When I was living in Querétaro I once saw what I am sure was a foreign 20-something woman walk over to an older lady covered in a shawl who was always stationed in the middle of a busy, touristy walkway, hand cupped and outstretched to passersby who’d rush on, trying not to make eye contact.
She carried over a gallon of water and some plastic cups and sat down next to her on her piece of cardboard. The old woman looked up and smiled at her — I think it was the first time I’d ever seen her face — and I immediately felt shock and shame that it had never occurred to me to do the same.
In Xalapa, where I live, the same woman has been sitting outside the downtown Sears with a plastic cup for the coins of sympathetic commuters, usually with a dust-covered child or two under the age of six in her company.
It’s been 18 years since I first saw her, and we’ve aged together in this same city, in our different worlds.
A couple of years ago I was walking home, headphone in, but wasn’t in any particular hurry. I passed an old woman who was crying alone on a bench. I thought of stopping to comfort her and ask what was wrong, but my worry that I might feel compelled to help her and see it through to the end when her problems were most likely insurmountable stopped me, and I kept walking. I’m not proud of that moment, either.
In my city, there are beggars. In every city there are beggars. And in every city, every person has an opinion about them. The level of derision, in my unscientific, anecdotal experience, tends to correlate to one’s socioeconomic status, with those who are (precariously) middle class but feel that they’re just getting by handing out the most scorn.
I’ve always been resistant to criticize anyone asking for help on the street, not least because I’ve had the experience of watching people close to me sink to the point of (nearly) no return.
When you’re poor, problems are magnified and can rapidly snowball, and what is a small inconvenience for someone with even modest resources can become an insurmountable mountain when you’re already trying to make your last few pesos stretch.
With good jobs scarce and a minimum wage (depending on the region, it’s a range of 102 pesos — about US $5 — and 176 pesos — about $8.70 — a day), it’s not shocking to me that anyone would decide to try their luck asking for more money than they can make at a “regular” job, especially if they lack the education and social capital to land any kind of decent-paying position.
Desperation and the need to feed one’s family, I think, trump the absolute humiliation of receiving the dirty looks and other indignities of asking for the help of strangers.

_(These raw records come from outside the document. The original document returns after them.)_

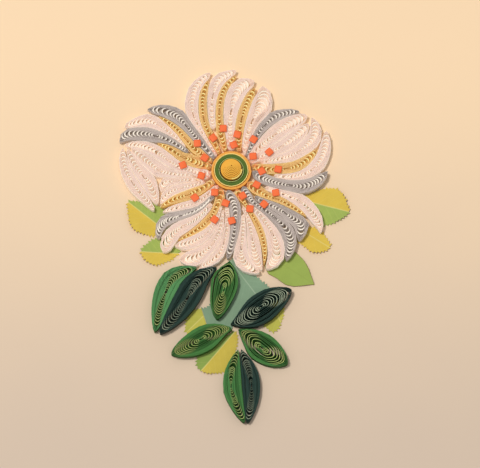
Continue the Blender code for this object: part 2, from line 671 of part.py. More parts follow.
def build():
    """Build the whole flower."""
    empty_scene()
    flower = new_collection("quilled_paper_flower")
    cutters = new_collection("joined_blocks")

    cut_outlines = []
    for leaf in CUT_LEAVES:
        outline = cut_outline(leaf)
        cut_outlines.append(outline)
        plate(leaf.name, [outline], 0.0, SHEET_THICKNESS, leaf.paper, flower)

    petals = TOP_PETALS + RIGHT_PETALS + BOTTOM_PETALS + LEFT_PETALS + UPPER_LEFT_PETALS
    coils = pinched_coils(petals + LEAVES)

    petal_coils = coils[:len(petals)]
    spots = np.array(STAMENS)
    carriers = np.argmin([coil.claim(spots) for coil in petal_coils], axis=0)
    for index, coil in enumerate(coils):
        outline = coil.outline()
        bottom = SEAT if overlaps(outline, cut_outlines) else 0.0
        made = plate(coil.coil.name, [outline] + coil.slots(), bottom, STRIP_HEIGHT,
                     coil.coil.paper, flower)
        carried = np.nonzero(carriers == index)[0]
        if len(carried):
            made = as_mesh(made, flower)
        for number in carried:
            add_stamen(int(number), STAMENS[number], made, coil, bottom + STRIP_HEIGHT, cutters)

    coil_ring("centre_ring_orange", ORANGE_INNER, ORANGE_WALL, STRIP_HEIGHT, 1, "ring_orange",
              flower)
    coil_ring("centre_ring_green", GREEN_INNER, GREEN_WALL, GREEN_HEIGHT, 2, "ring_green",
              flower)
    domed_coil(flower)


if __name__ == "__main__":
    build()
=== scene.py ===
"""Looks of the quilled paper flower.

Each petal and leaf is a strip of paper wound into a long coil: its turns lie packed along both
sides, and each turn ends in a round nose a step further in than the turn outside it. The centre is
three round coils, the stamens are squares of red paper on dabs of glue, and the flat leaves under
the flower are cut from sheet. Lengths are in millimetres until a mesh is made.
"""

from __future__ import annotations

import logging
import math
from dataclasses import dataclass, field, replace
from enum import Enum

import bmesh
import bpy
import numpy as np
from mathutils import Matrix, Vector

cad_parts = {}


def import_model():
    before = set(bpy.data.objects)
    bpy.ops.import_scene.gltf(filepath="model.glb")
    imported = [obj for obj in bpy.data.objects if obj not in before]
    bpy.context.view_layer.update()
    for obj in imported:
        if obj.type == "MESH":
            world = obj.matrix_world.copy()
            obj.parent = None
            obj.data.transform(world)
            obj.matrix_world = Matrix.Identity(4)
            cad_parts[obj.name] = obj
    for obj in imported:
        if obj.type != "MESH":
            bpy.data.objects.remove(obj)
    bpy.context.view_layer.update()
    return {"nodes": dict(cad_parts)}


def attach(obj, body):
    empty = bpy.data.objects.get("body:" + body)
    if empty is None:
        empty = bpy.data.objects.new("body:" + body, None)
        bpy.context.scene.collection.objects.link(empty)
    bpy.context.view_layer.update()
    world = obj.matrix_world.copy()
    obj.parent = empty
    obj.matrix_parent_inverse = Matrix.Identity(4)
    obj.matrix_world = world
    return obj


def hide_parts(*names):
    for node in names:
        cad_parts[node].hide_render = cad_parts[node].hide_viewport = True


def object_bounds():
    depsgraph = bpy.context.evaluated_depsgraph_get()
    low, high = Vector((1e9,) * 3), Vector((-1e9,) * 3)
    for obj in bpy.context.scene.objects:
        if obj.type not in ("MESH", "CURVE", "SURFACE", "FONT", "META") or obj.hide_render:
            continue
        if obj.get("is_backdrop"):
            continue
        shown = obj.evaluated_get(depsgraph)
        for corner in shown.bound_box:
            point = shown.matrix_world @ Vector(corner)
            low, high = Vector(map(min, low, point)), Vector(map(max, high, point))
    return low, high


log = logging.getLogger("quilled_flower")

MM = 0.001
BODY = "root"
STRIP_HEIGHT = 3.2
# Heights closer than this are one flat face.
FLAT = 0.01
# How far the camera's slanting view moves a wall's foot, for each millimetre of height.
VIEW_LEAN = 0.268
# A wall that faces out this way shows the camera its inner side.
FAR_SIDE = np.array((0.6, 1.0))
# The least length that is divided by.
TINY = 1e-6
# Edges that bend by more degrees than this stay sharp.
STRIP_CREASE = 50.0
SHEET_CREASE = 35.0
# What is added to a coil's or a stamen's number to seed its own chances.
RIM_SEEDS = 500
STAMEN_SEEDS = 100
Colour = tuple[float, float, float]
Spot = tuple[float, float]


def srgb(red: int, green: int, blue: int) -> Colour:
    """Turn a screen colour into the linear one that a shader takes.

    Args:
        red: Red, from 0 to 255.
        green: Green, from 0 to 255.
        blue: Blue, from 0 to 255.

    Returns:
        The linear colour.
    """
    shares = np.array((red, green, blue)) / 255.0
    linear = np.where(shares <= 0.04045, shares / 12.92, ((shares + 0.055) / 1.055) ** 2.4)
    return tuple(float(share) for share in linear)


def smoothstep(low: float, high: float, value: np.ndarray) -> np.ndarray:
    """Rise smoothly from 0 where the value is low to 1 where it is high."""
    share = np.clip((value - low) / (high - low), 0.0, 1.0)
    return share * share * (3.0 - 2.0 * share)


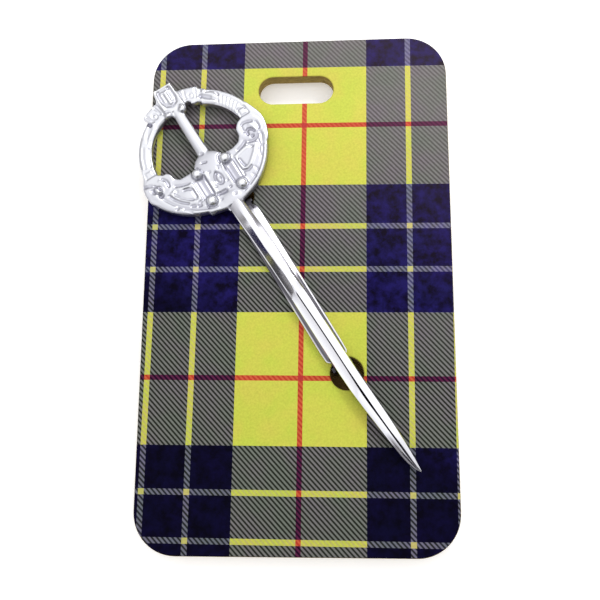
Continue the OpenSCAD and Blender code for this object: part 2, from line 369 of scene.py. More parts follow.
def thread_colour(own, other):
    """The colour of one direction's thread, which depends on the thread that it crosses."""
    ramps = []
    for stops in (OVER_NAVY, OVER_YELLOW, OVER_RED):
        ramp = add_node(tree, "ValToRGB", {}, {0: folds[own]}, stops)
        ramp.color_ramp.interpolation = "CONSTANT"
        ramps.append(ramp)
    colour = ramps[0]
    for ramp, kind in ((ramps[1], 1), (ramps[2], 0)):
        links = {0: kinds[other].outputs[kind], MIX_A: colour, MIX_B: ramp}
        colour = add_node(tree, "Mix", {"data_type": "RGBA"}, links).outputs[MIX_OUT]
    return colour


slant = add_node(tree, "VectorMath", {"operation": "DOT_PRODUCT", 1: TWILL}, {0: print_mm})
full_turn = {"operation": "MULTIPLY", 1: 2 * math.pi}
turns = add_node(tree, "Math", full_turn, {0: slant.outputs["Value"]})
wave = add_node(tree, "Math", {"operation": "SINE"}, {0: turns})
soft_edge = {"interpolation_type": "SMOOTHSTEP", "From Min": -0.55, "From Max": 0.55}
lines = add_node(tree, "MapRange", soft_edge, {0: wave})
climb = add_node(tree, "VectorMath", {"operation": "DOT_PRODUCT", 1: TOP_RIGHT}, {0: place})
rise = climb.outputs["Value"]  # from about -0.07 in the bottom left corner to 0.07 in the top right one
run_together = {"From Min": -0.005, "From Max": 0.055, "To Max": 0.48}
runny = add_node(tree, "MapRange", run_together, {0: rise})
# The paler of the two threads is the one that spreads: it is the across one where the other is navy
pair = {NUMBER_A: lines, NUMBER_B: kinds[1].outputs[2]}
spread = add_node(tree, "Mix", {"data_type": "FLOAT"}, {0: runny, **pair})
pair = {MIX_A: thread_colour(1, 0), MIX_B: thread_colour(0, 1)}
woven = add_node(tree, "Mix", {"data_type": "RGBA"}, {0: spread, **pair})
print("twill lines every", round(1 / math.hypot(*TWILL), 2), "mm, sett of", 2 * HALF_SETT, "mm")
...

“All they do is stretch their hands out! Why don’t they get a job? Why should I support someone that doesn’t want to work? I’d love to just sit around all day and have people give me money!”
This is always said with exaggeration, as if desperate people risking kidnapping, death and all manner of trauma and abuses were entitled vacationers.
But here’s the thing: if it’s possible for people to earn more money simply through donations on the street than working at (or even getting in the first place) a minimum-wage job, what really is the scandal here?
We complain about so-called ninis (ni trabajan ni estudian — “they don’t work, they don’t study”), but it’s no surprise that young people would see those with hard-earned college degrees being offered 4,000 pesos a month and conclude the effort is hardly worth it.
Dirty people with pleading eyes and ragged clothes that make you feel guilty for your state of non-misery are much easier targets of our own angst than the minority of already-wealthy, good-looking people that are quite literally bleeding the country dry through graft and corruption.
And besides, it’s hard to be angry at people whom you can’t immediately and easily identify as scoundrels. (To be safe, just assume all rich people are criminals. Kidding! Do you see, though? Did you feel immediately defensive at the prospect of being judged without being known?)
What do we owe each other? To what extent is “self-care” and emotional/physical insulation simply selfish, and when does it mean helping others, who in the end, are just us in different circumstances? We are ashamed to see people in these horrible conditions, and the discomfort of it makes us rush by to quickly forget.
I don’t have the solution, but I don’t think it’s to angrily gripe about them, or worse, directly to them, about hard work and responsibility. Spare a smile, some eye contact, maybe some conversation if you feel safe.
If you have some money, give it; if you can buy someone some food or water, do it. So what if they’re taking advantage of you? Cosmically (and you can trust me on this), they’re not.
Sarah DeVries writes from her home in Xalapa, Veracruz.